P.U.C Had Been Monitoring B.E.L Reports When it Saw Inconsistencies

Ernesto Gomez

On Wednesday, the Public Utilities Commission issued a stinging press release announcing that electricity rates will go up by a penny per kilowatt hour this month. But, the utility regulator explained, from its point of view, that the Belize Electricity Limited had made purchases of power on occasions during the latter part of the year that were more expensive than alternative sources. It also accused the electricity provider of open quote “flouting the law and intentionally ignoring reasonable requests,” end quote. As we’ve explained, those requests were for disclosure of supporting invoices to prove that the company spent excess money to purchase power.
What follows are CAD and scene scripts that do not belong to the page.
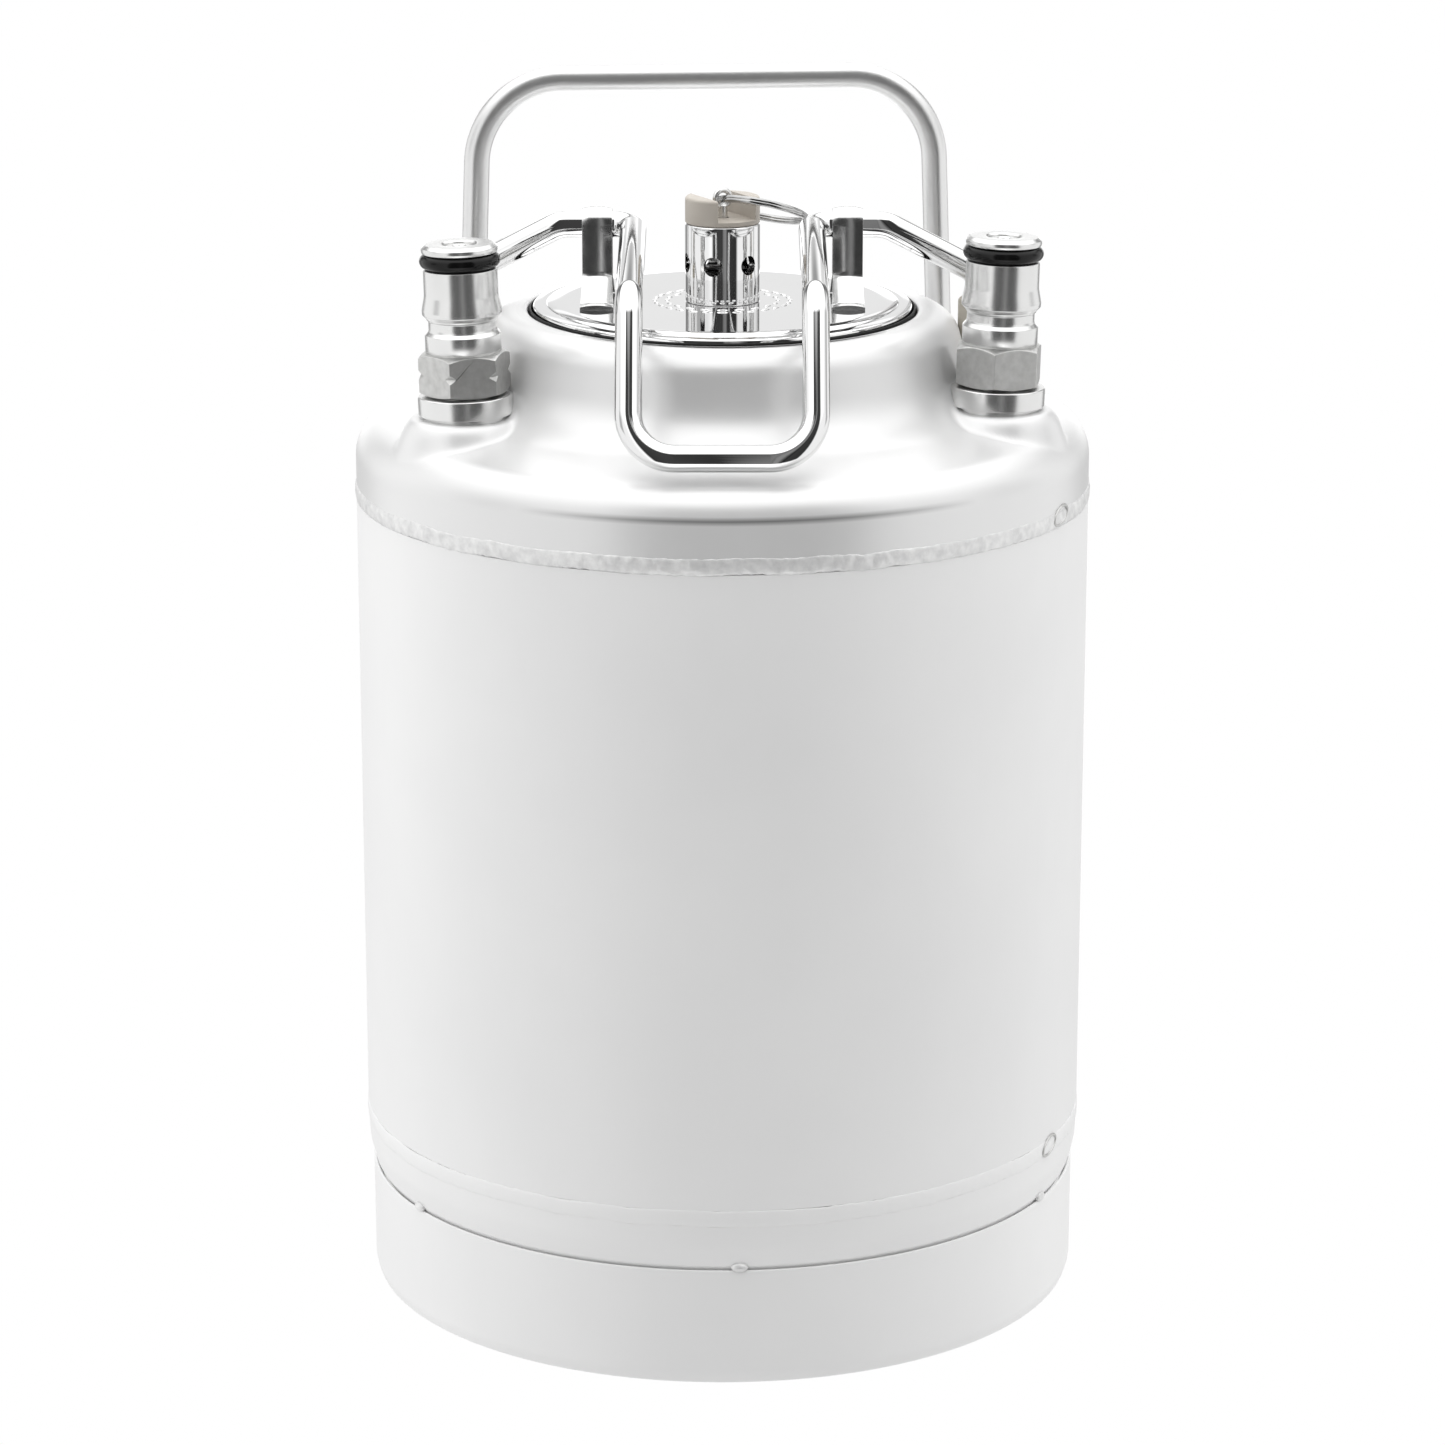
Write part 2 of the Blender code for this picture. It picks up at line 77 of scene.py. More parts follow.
# Vessel: sizes that the frame doesn't give
WALL = 1.2
NECK_R = 52.5
MOUTH = (44.4, 47.0)
BOSS_TOP = 210.8
BOSS_R = 12.8
BOSS_X, BOSS_Y = 59.8, -28.0
WELD_TURN = 31.0          # degrees from +X to where each weld bead starts and stops

# Lid group
LID_TOP = high("lid").z
BAIL_AXIS = Vector(JOINTS["bail_swing"]["axis"])
LID_TURN = math.atan2(BAIL_AXIS.y, BAIL_AXIS.x)
PIVOT_Z = JOINTS["bail_swing"]["pos_m"][2] / MM
EYE_Z = JOINTS["pull_ring_swing"]["pos_m"][2] / MM
WIRE_R = 3.0
CLIP_X = 28.4
BAIL_ARM_X = 20.2
BAIL_BAR = Vector((0, -75.5, 210.4))
BAIL_ELBOW = (-58.0, 242.0)
BOOT_X, BOOT_Y = 59.0, 4.5
BOOT_R = 5.2
BOOT_LOW = low("bail_boot_right").z
BOOT_HIGH = high("bail_boot_right").z
PRV_R = 8.5
PRV_TOP = high("prv_body").z
VENTS, VENT_R, VENT_Z = 6, 2.2, 240.0
CAP_TOP = high("prv_cap").z
CAP_FLOOR = 250.1
SLOT_TURN = math.radians(-62.0)
SLOT_WIDTH = 9.6
EYE_R = 1.9
RING_R = 10.5
RING_TURN = math.radians(28.0)
RING_TILT = math.radians(19.0)

# Posts, measured along their own leaning axes from the top of the boss
POST_MIDDLE = 22.6

# Rear handle
HANDLE_TOP = high("rear_handle").z - WIRE_R
HANDLE_FOOT_Z = low("rear_handle").z


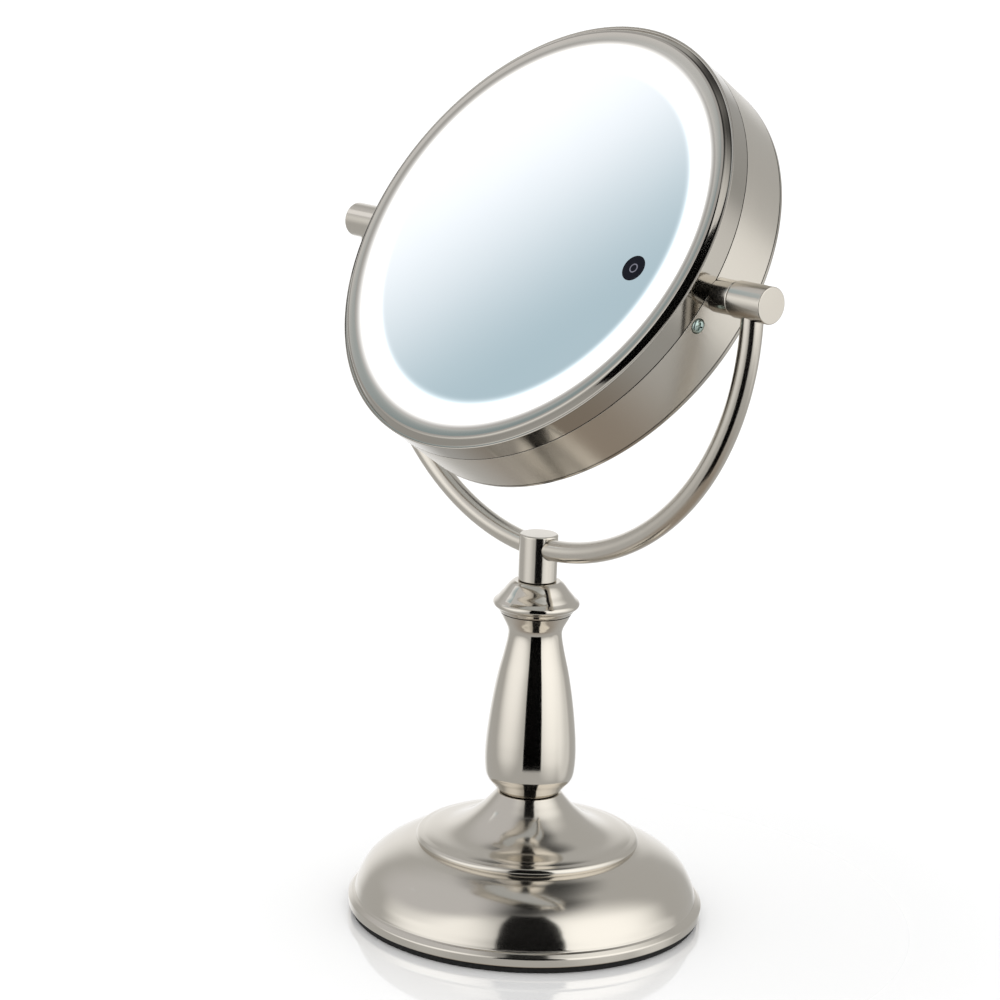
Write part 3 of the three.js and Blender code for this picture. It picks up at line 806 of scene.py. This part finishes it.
def make_floor():
    """Pale floor, glossy close to the object. The metal does not reflect it, but the room below instead."""
    bm = bmesh.new()
    bmesh.ops.create_circle(bm, cap_ends=True, radius=FLOOR_R, segments=128)
    mesh = bpy.data.meshes.new("floor")
    bm.to_mesh(mesh)
    bm.free()
    floor = bpy.data.objects.new("floor", mesh)
    bpy.context.scene.collection.objects.link(floor)
    n = Nodes("pale floor")
    away = axis_distance(n)
    mesh.materials.append(n.set(
        Base_Color=(0.93, 0.93, 0.93),
        Specular_IOR_Level=0.4,
        Roughness=n.ramp(away, 0.12, 0.3, 0.1, 0.9),
        Coat_Weight=n.ramp(away, 0.14, 0.34, 1.0, 0.0),
        Coat_Roughness=0.04,
        Coat_IOR=1.7,
    ))
    floor.visible_glossy = False


def reflected(name, bm, level):
    """A studio surface that shows in reflections only, so it is in no view and casts no shadow."""
    mesh = bpy.data.meshes.new(name)
    bm.to_mesh(mesh)
    bm.free()
    card = bpy.data.objects.new(name, mesh)
    bpy.context.scene.collection.objects.link(card)
    n = Nodes(name)
    n.shader.inputs["Emission Strength"].default_value = level
    n.shader.inputs["Emission Color"].default_value = (1.0, 1.0, 1.0, 1.0)
    n.material.cycles.emission_sampling = "NONE"
    mesh.materials.append(n.set(Base_Color=(0.0, 0.0, 0.0), Roughness=1.0, Specular_IOR_Level=0.0))
    card.visible_camera = False
    card.visible_diffuse = False
    card.visible_shadow = False
    return card


def make_card(name, way, reach, size, shades):
    """Honeycombed card facing the head, seen only straight on. Its shade changes from corner to corner."""
    across = Vector((1, 0, 0)) - way * way.x
    across.normalize()
    up = way.cross(across)
    bm = bmesh.new()
    half = size / 2
    bm.faces.new([bm.verts.new(across * x + up * y) for x, y in ((-half, -half), (half, -half), (half, half),
                                                                 (-half, half))])
    card = reflected(name, bm, 1.0)
    card.location = Vector((0, 0, TILT_Z * MM)) + way * reach
    n = Nodes.of(card.data.materials[0])
    slant = n.add("ShaderNodeVectorMath", operation="DOT_PRODUCT")
    n.link(n.place(), slant.inputs[0])
    slant.inputs[1].default_value = (across - up).normalized()
    (start, pale), (end, deep) = shades
    n.set(Emission_Color=n.mix(n.ramp(slant.outputs["Value"], start, end), pale, deep))
    weight = n.add("ShaderNodeLayerWeight")
    weight.inputs["Blend"].default_value = 0.5
    through = n.add("ShaderNodeBsdfTransparent")
    honeycomb = n.add("ShaderNodeMixShader")
    n.link(n.ramp(weight.outputs["Facing"], 0.012, 0.026), honeycomb.inputs[0])
    n.link(n.shader.outputs[0], honeycomb.inputs[1])
    n.link(through.outputs[0], honeycomb.inputs[2])
    n.link(honeycomb.outputs[0], n.tree.nodes["Material Output"].inputs["Surface"])


def make_panel(name, start, end, top, level):
    """Curved panel between two turns in degrees from the camera's side, with its foot on the table."""
    bm = bmesh.new()
    steps = math.ceil((end - start) / 5)
    columns = []
    for i in range(steps + 1):
        a = math.radians(start + (end - start) * i / steps)
        way = TOWARDS_CAMERA * math.cos(a) + CAMERA_RIGHT * math.sin(a)
        columns.append([bm.verts.new(way * reach + Vector((0, 0, z)))
                        for reach, z in ((PANEL_NEAR, TABLE_Z), (PANEL_FAR, TABLE_Z), (PANEL_FAR, top))])
    for one, two in zip(columns, columns[1:]):
        for k in range(2):
            bm.faces.new((one[k], two[k], two[k + 1], one[k + 1]))
    reflected(name, bm, level)


def make_world():
    """White backdrop and even light; the metal and the glass reflect a grey room with soft lights in it."""
    world = bpy.data.worlds.new("studio")
    bpy.context.scene.world = world
    world.use_nodes = True
    tree = world.node_tree
    tree.nodes.clear()

    def add(kind):
        return tree.nodes.new(kind)

    def near(way, inner, outer):
        """1 within the inner angle of a direction, falling to 0 at the outer one."""
        dot = add("ShaderNodeVectorMath")
        dot.operation = "DOT_PRODUCT"
        tree.links.new(look.outputs["Generated"], dot.inputs[0])
        dot.inputs[1].default_value = way
        fall = add("ShaderNodeMapRange")
        fall.interpolation_type = "SMOOTHSTEP"
        fall.inputs["From Min"].default_value = math.cos(math.radians(outer))
        fall.inputs["From Max"].default_value = math.cos(math.radians(inner))
        tree.links.new(dot.outputs["Value"], fall.inputs["Value"])
        return fall.outputs["Result"]

    def mix(factor, low, high):
        node = add("ShaderNodeMix")
        node.data_type = "RGBA"
        tree.links.new(factor, node.inputs["Factor"])
        for socket, colour in ((node.inputs[6], low), (node.inputs[7], high)):
            if isinstance(colour, tuple):
                socket.default_value = (*colour, 1)
            else:
                tree.links.new(colour, socket)
        return node.outputs[2]

    look = add("ShaderNodeTexCoord")
    colour = ROOM
    for turn, lift, inner, outer, glow in SOFTBOXES:
        colour = mix(near(toward(turn, lift), inner, outer), colour, glow)
    path = add("ShaderNodeLightPath")
    out = add("ShaderNodeOutputWorld")
    plain = add("ShaderNodeBackground")
    plain.inputs["Color"].default_value = (1, 1, 1, 1)
    plain.inputs["Strength"].default_value = BACKDROP
    room = add("ShaderNodeBackground")
    tree.links.new(colour, room.inputs["Color"])
    either = add("ShaderNodeMixShader")
    tree.links.new(path.outputs["Is Glossy Ray"], either.inputs[0])
    tree.links.new(plain.outputs[0], either.inputs[1])
    tree.links.new(room.outputs[0], either.inputs[2])
    tree.links.new(either.outputs[0], out.inputs[0])


def toward(turn, lift):
    """Direction at a turn and a lift in degrees, measured from the camera's side of the object."""
    a, e = math.radians(turn), math.radians(lift)
    flat = TOWARDS_CAMERA * math.cos(a) + CAMERA_RIGHT * math.sin(a)
    return flat * math.cos(e) + Vector((0, 0, math.sin(e)))


PANEL_NEAR = 0.2
PANEL_FAR = 1.0
TABLE_Z = -0.001
BACKDROP = 1.22
ROOM = (0.54, 0.54, 0.53)
# The reflected room's soft lights: turn and lift, where the fade starts and ends, all in degrees; colour.
SOFTBOXES = (
    (0, 90, 9, 31, (0.04, 0.04, 0.04)),
    (0, -90, 8, 50, (0.36, 0.31, 0.26)),
    (-172, -3, 14, 38, (1.05, 1.05, 1.05)),
    (96, -10, 12, 26, (0.85, 0.85, 0.84)),
    (56, 22, 2, 59, (1.47, 1.47, 1.45)),
    (-62, 20, 2, 51, (1.31, 1.31, 1.30)),
    (-102, 50, 18, 43, (0.67, 0.67, 0.68)),
    (177, 61, 2, 20, (0.05, 0.05, 0.05)),
)
CARD_WAY = (-109.8, 34.1)  # turn and lift, in degrees, of what the front mirror reflects
# The card there: distance along its slant in metres, and the shade.
CARD = ((-0.045, (1.10, 1.10, 1.12)), (0.07, (0.455, 0.565, 0.61)))


def make_studio():
    bpy.context.scene.view_settings.view_transform = "Standard"
    make_world()
    make_floor()
    make_panel("dark panel", -17, 27, 2.6, 0.0)
    make_card("pale card", toward(*CARD_WAY), 0.32, 0.26, CARD)


def build():
    looks = make_materials()
    make_base(looks)
    make_column(looks)
    make_yoke(looks)
    make_barrels(looks)
    make_housing(looks)
    make_front(looks)
    make_rear(looks)
    make_head_pivots(looks)
    make_lock_screw(looks)
    dress_hidden_nodes(looks)


make_camera()
make_studio()
build()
Today the P.U.C’s Director of Tariffs, Ernesto Gomez, told us via a Zoom interview that the P.U.C. had been monitoring B.E.L.’s monthly reports and noticed some sharp inconsistencies in the cost of power in certain months.

 

Ernesto Gomez, Director of Tariffs, P.U.C

“In late October when we got the report for September, we realized that the regulated parameters that we had for cost of power were in the vicinity of twenty cents, and it turned out to be about twenty-five cents. That caused us as the regulator to investigate deeper and find out what happened, and we realized that it started really in August, running into September, all the way to the twenty-third or twenty-first of September; whereby, BEL was faced with an uneven pattern of weather. It seems that the rains would start normally in July or August and it started about the twenty-fifth of August and under that indication, B.E.L. made some decisions to dispatch (power), but it happened that we were in a drought watch and as a result, there was not going be any more rain. So, that decision that B.E.L. made caused the reservoirs of water be dispatched quite a bit at the Chalillo Dam, leaving us without that resource. So, in doing so, the protocol that B.E.L. used is basically to drain the dam to make space for the new rains to come, so we don’t have a spillage of water, but  of course the pattern was different, and as a result of that decision, coupled with the fact that CF.E. was having very cheap prices at that time, caused the variants of the expenditure to be significant. It’s basically decisions that B.E.L. did and of course, every decision costs money. So, the lessons to be learned here is to, apart from looking backwards at history, we need to look at the present and especially climatology that is changing so fast with climate change. Patterns are not exactly the same, and predictions are very good nowadays with the weather systems and the weather bureau and the regional weather, Caribbean Weather Bureau that we follow that tells you the expectations of rain for the region. So that’s basically the situation that drove the variants in the cost of power.”